Few firms have brought these groups together to ask whether their existing IBS documentation already contains the service map required for T+1 readiness.

In many cases, it does. Settlement and post‑trade processes are frequently mapped as Important Business Services or captured as critical components within wider services. Dependency maps, third‑party registers, and scenario testing methodologies already exist. What is missing is the application of this infrastructure to the T+1 timeline.

Firms that make this connection now will accelerate their preparation. Firms that do not will either duplicate the work they have already completed or risk designing T+1 testing on foundations that their own operational resilience documentation would show are inadequate.

How DC Is Helping Clients Prepare

DC has significant expertise in post‑trade operations, operational resilience, and regulatory change programmes. We work with brokers, asset managers, custodians, and intermediaries across the UK and EU. Our approach to T+1 begins with the service map, not the industry test window.

We bring operational resilience and T+1 teams together and apply IBS methodology directly to settlement flows.

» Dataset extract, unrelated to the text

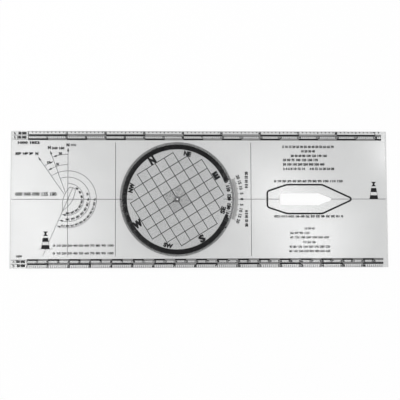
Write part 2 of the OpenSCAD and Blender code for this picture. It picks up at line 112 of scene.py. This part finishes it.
def remap(tree, value, low, high, start=NOISE_LOW, end=NOISE_HIGH):
    """Turns a value from start to end into one from low to high."""
    node = add(tree, "ShaderNodeMapRange")
    node.inputs["From Min"].default_value = start
    node.inputs["From Max"].default_value = end
    node.inputs["To Min"].default_value = low
    node.inputs["To Max"].default_value = high
    tree.links.new(value, node.inputs["Value"])
    return node.outputs["Result"]


def blend_colours(tree, factor, first, second):
    node = add(tree, "ShaderNodeMix", data_type="RGBA")
    node.inputs[FIRST_COLOUR].default_value = (*first, 1)
    node.inputs[SECOND_COLOUR].default_value = (*second, 1)
    tree.links.new(factor, node.inputs[MIX_FACTOR])
    return node.outputs[MIXED_COLOUR]


def bumped(tree, height, strength, distance):
    node = add(tree, "ShaderNodeBump", Strength=strength, Distance=distance)
    tree.links.new(height, node.inputs["Height"])
    return node.outputs["Normal"]


def connect(tree, shader, output, colour, roughness, normal):
    tree.links.new(colour, shader.inputs["Base Color"])
    tree.links.new(roughness, shader.inputs["Roughness"])
    tree.links.new(normal, shader.inputs["Normal"])
    tree.links.new(shader.outputs["BSDF"], output.inputs["Surface"])


def ink_material(name, dark, light, alpha=1.0):
    """Printed ink: slightly uneven in tone, with a fine grain."""
    material, tree, output = new_material(name)
    shader = add(tree, "ShaderNodeBsdfPrincipled", Alpha=alpha)
    shader.inputs["IOR"].default_value = INK_IOR
    shader.inputs["Specular IOR Level"].default_value = INK_SPECULAR
    patches = remap(tree, noise(tree, scale=160, detail=4), 0, 1)
    colour = blend_colours(tree, patches, dark, light)
    roughness = remap(tree, noise(tree, scale=420, detail=3), *INK_ROUGHNESS)
    grain = noise(tree, scale=5200, detail=2)
    normal = bumped(tree, grain, strength=0.15, distance=0.02 * MM)
    connect(tree, shader, output, colour, roughness, normal)
    return material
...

This includes aligning IBS mapping to the eight Taskforce scenarios, benchmarking firm level metrics against emerging industry data, identifying break points under time compression, designing internal scenario tests ahead of market wide windows, and developing firm specific plans for FMI engagement across OTC, securities lending, repos, and corporate events where generic guidance does not go far enough.

The timeline is fixed. ESMA’s allocation and confirmation deadline arrives in December 2026. Industry wide testing begins in February 2027. T+1 goes live in October 2027. For any firm that has not yet mobilised, the preparation window is already short.

The methodology to address these challenges already exists. Most firms have already invested in building it. The question now is whether they will make use of it.